* AIM: Repeat the material exactly, leaving nothing out.

* MATERIAL:
------------------------------------------------
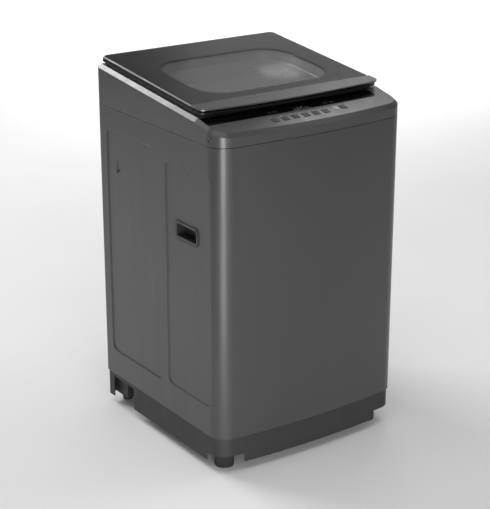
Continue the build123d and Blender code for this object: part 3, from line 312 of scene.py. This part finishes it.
def gloss_black():
    """Polished black strip with faint dust and wipe marks."""
    look = Look("display_black", (0.003, 0.003, 0.0035), 0.16)
    look.set("Specular IOR Level", 0.12)
    look.round_edges(0.0005)
    dust = look.remap(look.cells(900.0, output="Distance"), 0.0, 0.06, 1.0, 0.0)
    patchy = look.remap(look.noise(40.0), 0.5, 0.7)
    fleck = look.math("MULTIPLY", look.math("MULTIPLY", dust, patchy), 0.3)
    look.paint(look.blend(fleck, look.tint(look.noise(15.0), 0.2), (0.05, 0.05, 0.05)))
    look.rough(look.noise(1.0, 6.0, 0.6, at=look.stretched((14.0, 90.0, 90.0))), 0.10, 0.22)
    look.bump(look.noise(220.0, 2.0), 0.02, 0.00004)
    return look.material


def tinted_glass():
    """Smoked glass: a black printed border that ends in fine dots, round a see-through window."""
    look = Look("lid_glass", (0.013, 0.013, 0.0135), 0.24, IOR=1.5)
    low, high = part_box("lid_window_bowl")
    border = window_distance(look, low, high)
    dots = look.cells(260.0, output="Distance")
    edge = look.math("ADD", border, look.remap(dots, 0.0, 0.6, -DOT_REACH, DOT_REACH))
    clear = look.remap(edge, -0.0005, 0.0005, 1.0, 0.0)
    look.link(look.remap(clear, 0.0, 1.0, 1.0, CLEAR_ALPHA), look.shader.inputs["Alpha"])
    look.link(clear, look.shader.inputs["Coat Weight"])
    look.link(look.remap(clear, 0.0, 1.0, 0.5, 1.0), look.shader.inputs["Specular IOR Level"])
    look.set("Coat Roughness", 0.06)
    look.paint(look.blend(clear, look.tint(look.noise(8.0), 0.06), (0.03, 0.03, 0.031)))
    look.rough(look.noise(1.0, 5.0, 0.6, at=look.stretched((22.0, 60.0, 60.0))), 0.21, 0.27)
    look.bump(look.noise(30.0, 1.0), 0.02, 0.0002)
    return look.material


def window_distance(look, low, high):
    """Distance outside the clear window's round-cornered outline, below 0 inside it."""
    middle = (low + high) / 2
    past = []
    for axis, name in enumerate("XY"):
        half = (high[axis] - low[axis]) / 2 - CLEAR_INSET - WINDOW_R
        off = look.math("SUBTRACT", look.axis(name), middle[axis])
        past.append(look.math("SUBTRACT", look.math("ABSOLUTE", off), half))
    squares = [look.math("POWER", look.math("MAXIMUM", way, 0.0), 2.0) for way in past]
    outside = look.math("POWER", look.math("ADD", *squares), 0.5)
    inside = look.math("MINIMUM", look.math("MAXIMUM", *past), 0.0)
    return look.math("SUBTRACT", look.math("ADD", outside, inside), WINDOW_R)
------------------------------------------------
* WORKED SOLUTION:
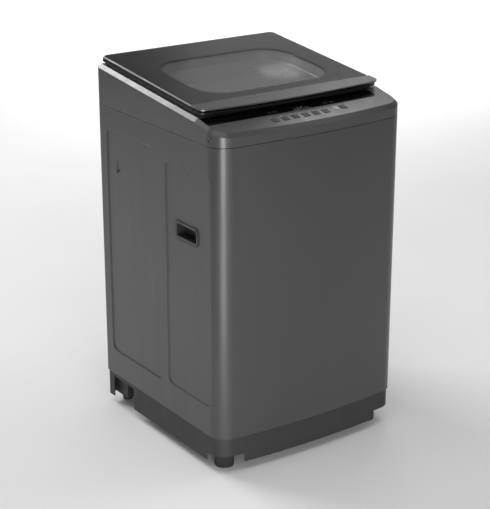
Continue the build123d and Blender code for this object: part 3, from line 312 of scene.py. This part finishes it.
def gloss_black():
    """Polished black strip with faint dust and wipe marks."""
    look = Look("display_black", (0.003, 0.003, 0.0035), 0.16)
    look.set("Specular IOR Level", 0.12)
    look.round_edges(0.0005)
    dust = look.remap(look.cells(900.0, output="Distance"), 0.0, 0.06, 1.0, 0.0)
    patchy = look.remap(look.noise(40.0), 0.5, 0.7)
    fleck = look.math("MULTIPLY", look.math("MULTIPLY", dust, patchy), 0.3)
    look.paint(look.blend(fleck, look.tint(look.noise(15.0), 0.2), (0.05, 0.05, 0.05)))
    look.rough(look.noise(1.0, 6.0, 0.6, at=look.stretched((14.0, 90.0, 90.0))), 0.10, 0.22)
    look.bump(look.noise(220.0, 2.0), 0.02, 0.00004)
    return look.material


def tinted_glass():
    """Smoked glass: a black printed border that ends in fine dots, round a see-through window."""
    look = Look("lid_glass", (0.013, 0.013, 0.0135), 0.24, IOR=1.5)
    low, high = part_box("lid_window_bowl")
    border = window_distance(look, low, high)
    dots = look.cells(260.0, output="Distance")
    edge = look.math("ADD", border, look.remap(dots, 0.0, 0.6, -DOT_REACH, DOT_REACH))
    clear = look.remap(edge, -0.0005, 0.0005, 1.0, 0.0)
    look.link(look.remap(clear, 0.0, 1.0, 1.0, CLEAR_ALPHA), look.shader.inputs["Alpha"])
    look.link(clear, look.shader.inputs["Coat Weight"])
    look.link(look.remap(clear, 0.0, 1.0, 0.5, 1.0), look.shader.inputs["Specular IOR Level"])
    look.set("Coat Roughness", 0.06)
    look.paint(look.blend(clear, look.tint(look.noise(8.0), 0.06), (0.03, 0.03, 0.031)))
    look.rough(look.noise(1.0, 5.0, 0.6, at=look.stretched((22.0, 60.0, 60.0))), 0.21, 0.27)
    look.bump(look.noise(30.0, 1.0), 0.02, 0.0002)
    return look.material


def window_distance(look, low, high):
    """Distance outside the clear window's round-cornered outline, below 0 inside it."""
    middle = (low + high) / 2
    past = []
    for axis, name in enumerate("XY"):
        half = (high[axis] - low[axis]) / 2 - CLEAR_INSET - WINDOW_R
        off = look.math("SUBTRACT", look.axis(name), middle[axis])
        past.append(look.math("SUBTRACT", look.math("ABSOLUTE", off), half))
    squares = [look.math("POWER", look.math("MAXIMUM", way, 0.0), 2.0) for way in past]
    outside = look.math("POWER", look.math("ADD", *squares), 0.5)
    inside = look.math("MINIMUM", look.math("MAXIMUM", *past), 0.0)
    return look.math("SUBTRACT", look.math("ADD", outside, inside), WINDOW_R)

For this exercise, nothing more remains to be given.